(WHAT THE TASK ASKS): Repeat the full listing, word for word.

(AVAILABLE DATA):

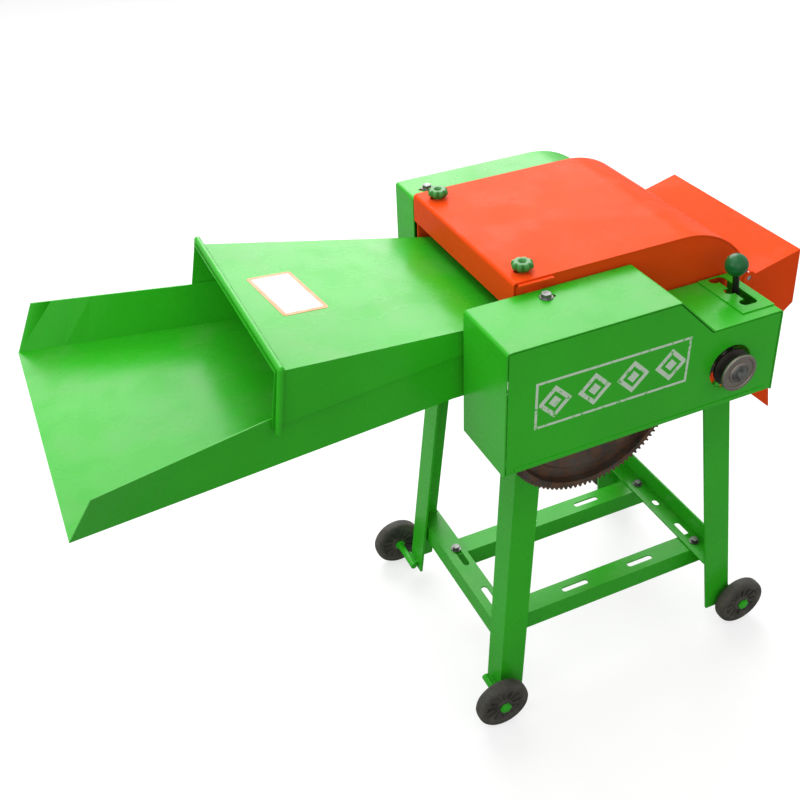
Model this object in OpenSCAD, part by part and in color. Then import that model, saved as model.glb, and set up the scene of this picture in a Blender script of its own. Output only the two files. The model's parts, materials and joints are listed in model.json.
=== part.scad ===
// Feed cutter: a sheet-metal trough feeds stalks between two toothed rollers, and a knife drum chops them.
// x runs from the feed table to the outlet, y across the machine with the gear cover at the near (minus) side,
// and z up from the floor. Lengths are millimetres.

/* [Housing and knife drum] */
// Height of the feed throat above the floor
deck_h = 640; // [600:5:680]
// Clear width between the two side plates
throat_w = 286; // [260:2:310]
// Thickness of the side plates
plate_t = 3; // [2:0.5:4]
// Radius swept by the knives
drum_r = 105; // [98:1:110]
// Thickness of a knife
knife_t = 6; // [4:0.5:8]
// Radius of the drive shaft
shaft_r = 12.5; // [10:0.5:15]
// Thickness of the bent sheet of the covers
sheet_t = 2; // [1.5:0.25:2.5]
// Outside radius of the bends in the covers and the lid
bend_r = 5; // [3:0.5:8]

/* [Feed table and hood] */
// Length of the open table in front of the housing
table_len = 584; // [520:2:640]
// Width of the table floor at its open end
table_end_w = 419; // [380:1:440]
// How far the floor rises towards the open end
table_rise = 17; // [0:1:30]
// Height of the table walls at the open end
table_wall_h = 62; // [45:1:70]
// Height of the table walls above the throat floor where the hood begins
hood_wall_h = 75; // [65:1:76]
// How far the walls lean outwards at the open end
table_flare = 17; // [0:1:25]
// Length of the hood over the table
hood_len = 325; // [280:5:360]
// Height of the hood above the throat floor at its mouth
hood_mouth_h = 135; // [120:1:150]
// Height of the hood above the throat floor at the rollers
hood_rear_h = 96; // [88:1:102]
// How far the foot of the hood's mouth stands out before its top
hood_mouth_lean = 14; // [0:1:20]
// Diameter of the round bar that stiffens the hood's mouth
hood_bar_d = 9; // [6:1:10]

/* [Rollers and gears] */
// Outside radius of the toothed feed rollers
roller_r = 32; // [28:1:34]
// Gap between the two rollers at rest
roller_gap = 8; // [6:1:12]
// Number of teeth along each roller's rim
roller_teeth = 12; // [8:1:16]
// How far the upper roller can rise
roller_lift = 16; // [8:1:18]
// Module of the drive gears
drive_module = 2.5; // [2.5:0.25:2.75]
// Teeth on the large gear
gear_teeth = 104; // [102:1:105]
// Teeth on the drive pinion
pinion_teeth = 41; // [38:1:41]
// Width of the drive gears
gear_w = 22; // [16:1:24]
// Teeth on each of the two gears that link the rollers
link_teeth = 18; // [16:1:20]

/* [Covers] */
// Depth of the gear cover
gear_cover_d = 109; // [107:1:120]
// Depth of the far cover
far_cover_d = 62; // [56:1:75]
// Radius of the hole round the input pulley
pulley_hole_r = 32; // [30:0.5:36]
// Radius of the input pulley
pulley_r = 27; // [22:0.5:28]

/* [Shift lever] */
// Diameter of the lever's rod
lever_d = 10; // [8:0.5:12]
// Diameter of the ball on the lever
lever_ball_d = 31; // [26:1:36]
// Swing of the lever to each side of neutral, in degrees
lever_swing = 21.5; // [16:0.5:22]
// Tilt of the lever into a notch, in degrees
lever_tilt = 6; // [4:0.5:6.5]

/* [Stand] */
// Width of each flange of the left legs' angle
leg_w = 42; // [36:1:46]
// Width of each flange of the right legs' angle
leg_right_w = 47; // [40:1:50]
// Thickness of the leg angle
leg_t = 4; // [3:0.5:5]
// How far each leg spreads sideways between the housing and its foot
leg_spread_y = 31; // [20:1:40]
// How far the left legs lean out between their tops and their feet
leg_lean_left = 34; // [10:1:40]
// How far the right legs lean out between their tops and their feet
leg_lean_right = 56; // [40:1:60]
// Width of the flanges of the cross beams and motor rails
rail_w = 36; // [32:1:40]
// Thickness of the cross beams and motor rails
rail_t = 3; // [2.5:0.5:4]
// Height of the top of the cross beams above the floor
beam_h = 144; // [120:2:180]
// Length of the slots in the motor rails
rail_slot_len = 50; // [40:1:56]
// Width of the slots in the motor rails
rail_slot_w = 10; // [9:0.5:12]
// Distance between the two slots of a motor rail
rail_slot_pitch = 130; // [110:2:150]
// Distance between the two motor rails
rail_pitch = 170; // [150:2:176]

/* [Wheels] */
// Radius of the wheels
wheel_r = 45; // [40:1:48]
// Width of the wheels
wheel_w = 22; // [18:1:26]
// Radius of the axle stubs
axle_r = 6; // [5:0.5:7]
// How far the axles sit outside the corners of the legs
axle_out = 9; // [8:1:14]
// Stub between the near left leg and its wheel
axle_gap_near_left = 13; // [4:1:20]
// Stub between the near right leg and its wheel
axle_gap_near_right = 4; // [4:1:20]
// Stub between a far leg and its wheel
axle_gap_far = 32; // [10:1:40]

/* [Hidden] */

$fn = 48;
cut = 0.5;            // extra length that lets a cut pass right through
running_gap = 0.05;   // radial gap of a shaft in its bearing
slide_gap = 0.3;      // gap between flat faces that slide

// Colours of the finishes
green = [0.24, 0.62, 0.18];
dark_green = [0.12, 0.42, 0.16];
orange = [0.93, 0.30, 0.12];
iron = [0.22, 0.20, 0.18];
steel = [0.62, 0.62, 0.60];
black = [0.14, 0.14, 0.13];

// Shaft centres, worked out from the throat and the gears
half_w = throat_w / 2;
outer_y = half_w + plate_t;
shaft_x = 336;
shaft_z = deck_h + 10;
roller_z = deck_h - roller_r;
drive_centres = drive_module * (gear_teeth + pinion_teeth) / 2;
drive_drop = shaft_z - roller_z;
roller_x = shaft_x - sqrt(drive_centres * drive_centres - drive_drop * drive_drop);
upper_z = roller_z + 2 * roller_r + roller_gap;
roller_shaft_r = shaft_r;
link_module = (upper_z - roller_z) / link_teeth;
drive_gear_r = drive_module * gear_teeth / 2;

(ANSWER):
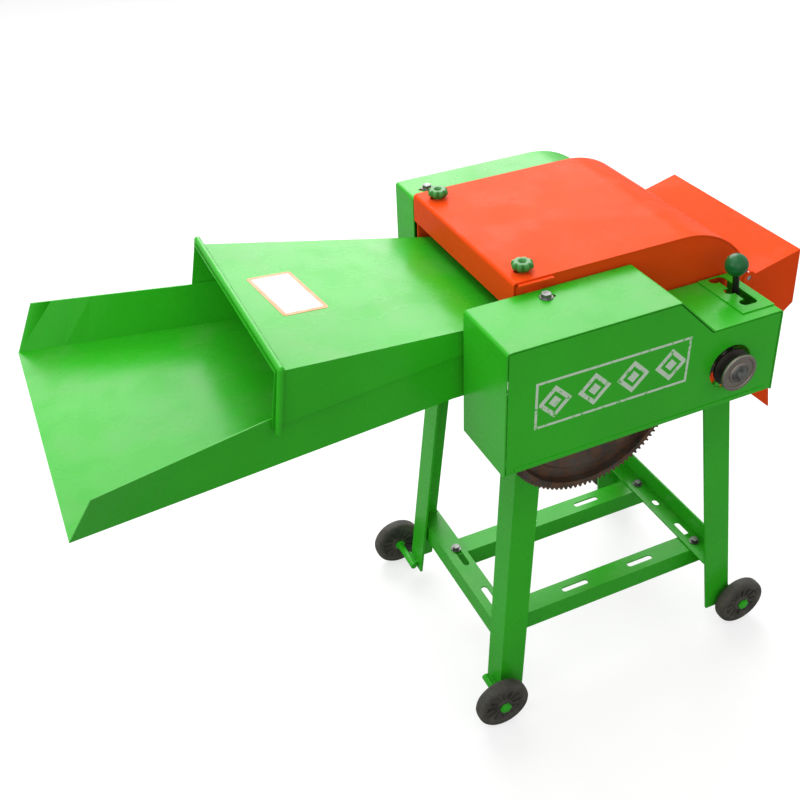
Model this object in OpenSCAD, part by part and in color. Then import that model, saved as model.glb, and set up the scene of this picture in a Blender script of its own. Output only the two files. The model's parts, materials and joints are listed in model.json.
=== part.scad ===
// Feed cutter: a sheet-metal trough feeds stalks between two toothed rollers, and a knife drum chops them.
// x runs from the feed table to the outlet, y across the machine with the gear cover at the near (minus) side,
// and z up from the floor. Lengths are millimetres.

/* [Housing and knife drum] */
// Height of the feed throat above the floor
deck_h = 640; // [600:5:680]
// Clear width between the two side plates
throat_w = 286; // [260:2:310]
// Thickness of the side plates
plate_t = 3; // [2:0.5:4]
// Radius swept by the knives
drum_r = 105; // [98:1:110]
// Thickness of a knife
knife_t = 6; // [4:0.5:8]
// Radius of the drive shaft
shaft_r = 12.5; // [10:0.5:15]
// Thickness of the bent sheet of the covers
sheet_t = 2; // [1.5:0.25:2.5]
// Outside radius of the bends in the covers and the lid
bend_r = 5; // [3:0.5:8]

/* [Feed table and hood] */
// Length of the open table in front of the housing
table_len = 584; // [520:2:640]
// Width of the table floor at its open end
table_end_w = 419; // [380:1:440]
// How far the floor rises towards the open end
table_rise = 17; // [0:1:30]
// Height of the table walls at the open end
table_wall_h = 62; // [45:1:70]
// Height of the table walls above the throat floor where the hood begins
hood_wall_h = 75; // [65:1:76]
// How far the walls lean outwards at the open end
table_flare = 17; // [0:1:25]
// Length of the hood over the table
hood_len = 325; // [280:5:360]
// Height of the hood above the throat floor at its mouth
hood_mouth_h = 135; // [120:1:150]
// Height of the hood above the throat floor at the rollers
hood_rear_h = 96; // [88:1:102]
// How far the foot of the hood's mouth stands out before its top
hood_mouth_lean = 14; // [0:1:20]
// Diameter of the round bar that stiffens the hood's mouth
hood_bar_d = 9; // [6:1:10]

/* [Rollers and gears] */
// Outside radius of the toothed feed rollers
roller_r = 32; // [28:1:34]
// Gap between the two rollers at rest
roller_gap = 8; // [6:1:12]
// Number of teeth along each roller's rim
roller_teeth = 12; // [8:1:16]
// How far the upper roller can rise
roller_lift = 16; // [8:1:18]
// Module of the drive gears
drive_module = 2.5; // [2.5:0.25:2.75]
// Teeth on the large gear
gear_teeth = 104; // [102:1:105]
// Teeth on the drive pinion
pinion_teeth = 41; // [38:1:41]
// Width of the drive gears
gear_w = 22; // [16:1:24]
// Teeth on each of the two gears that link the rollers
link_teeth = 18; // [16:1:20]

/* [Covers] */
// Depth of the gear cover
gear_cover_d = 109; // [107:1:120]
// Depth of the far cover
far_cover_d = 62; // [56:1:75]
// Radius of the hole round the input pulley
pulley_hole_r = 32; // [30:0.5:36]
// Radius of the input pulley
pulley_r = 27; // [22:0.5:28]

/* [Shift lever] */
// Diameter of the lever's rod
lever_d = 10; // [8:0.5:12]
// Diameter of the ball on the lever
lever_ball_d = 31; // [26:1:36]
// Swing of the lever to each side of neutral, in degrees
lever_swing = 21.5; // [16:0.5:22]
// Tilt of the lever into a notch, in degrees
lever_tilt = 6; // [4:0.5:6.5]

/* [Stand] */
// Width of each flange of the left legs' angle
leg_w = 42; // [36:1:46]
// Width of each flange of the right legs' angle
leg_right_w = 47; // [40:1:50]
// Thickness of the leg angle
leg_t = 4; // [3:0.5:5]
// How far each leg spreads sideways between the housing and its foot
leg_spread_y = 31; // [20:1:40]
// How far the left legs lean out between their tops and their feet
leg_lean_left = 34; // [10:1:40]
// How far the right legs lean out between their tops and their feet
leg_lean_right = 56; // [40:1:60]
// Width of the flanges of the cross beams and motor rails
rail_w = 36; // [32:1:40]
// Thickness of the cross beams and motor rails
rail_t = 3; // [2.5:0.5:4]
// Height of the top of the cross beams above the floor
beam_h = 144; // [120:2:180]
// Length of the slots in the motor rails
rail_slot_len = 50; // [40:1:56]
// Width of the slots in the motor rails
rail_slot_w = 10; // [9:0.5:12]
// Distance between the two slots of a motor rail
rail_slot_pitch = 130; // [110:2:150]
// Distance between the two motor rails
rail_pitch = 170; // [150:2:176]

/* [Wheels] */
// Radius of the wheels
wheel_r = 45; // [40:1:48]
// Width of the wheels
wheel_w = 22; // [18:1:26]
// Radius of the axle stubs
axle_r = 6; // [5:0.5:7]
// How far the axles sit outside the corners of the legs
axle_out = 9; // [8:1:14]
// Stub between the near left leg and its wheel
axle_gap_near_left = 13; // [4:1:20]
// Stub between the near right leg and its wheel
axle_gap_near_right = 4; // [4:1:20]
// Stub between a far leg and its wheel
axle_gap_far = 32; // [10:1:40]

/* [Hidden] */

$fn = 48;
cut = 0.5;            // extra length that lets a cut pass right through
running_gap = 0.05;   // radial gap of a shaft in its bearing
slide_gap = 0.3;      // gap between flat faces that slide

// Colours of the finishes
green = [0.24, 0.62, 0.18];
dark_green = [0.12, 0.42, 0.16];
orange = [0.93, 0.30, 0.12];
iron = [0.22, 0.20, 0.18];
steel = [0.62, 0.62, 0.60];
black = [0.14, 0.14, 0.13];

// Shaft centres, worked out from the throat and the gears
half_w = throat_w / 2;
outer_y = half_w + plate_t;
shaft_x = 336;
shaft_z = deck_h + 10;
roller_z = deck_h - roller_r;
drive_centres = drive_module * (gear_teeth + pinion_teeth) / 2;
drive_drop = shaft_z - roller_z;
roller_x = shaft_x - sqrt(drive_centres * drive_centres - drive_drop * drive_drop);
upper_z = roller_z + 2 * roller_r + roller_gap;
roller_shaft_r = shaft_r;
link_module = (upper_z - roller_z) / link_teeth;
drive_gear_r = drive_module * gear_teeth / 2;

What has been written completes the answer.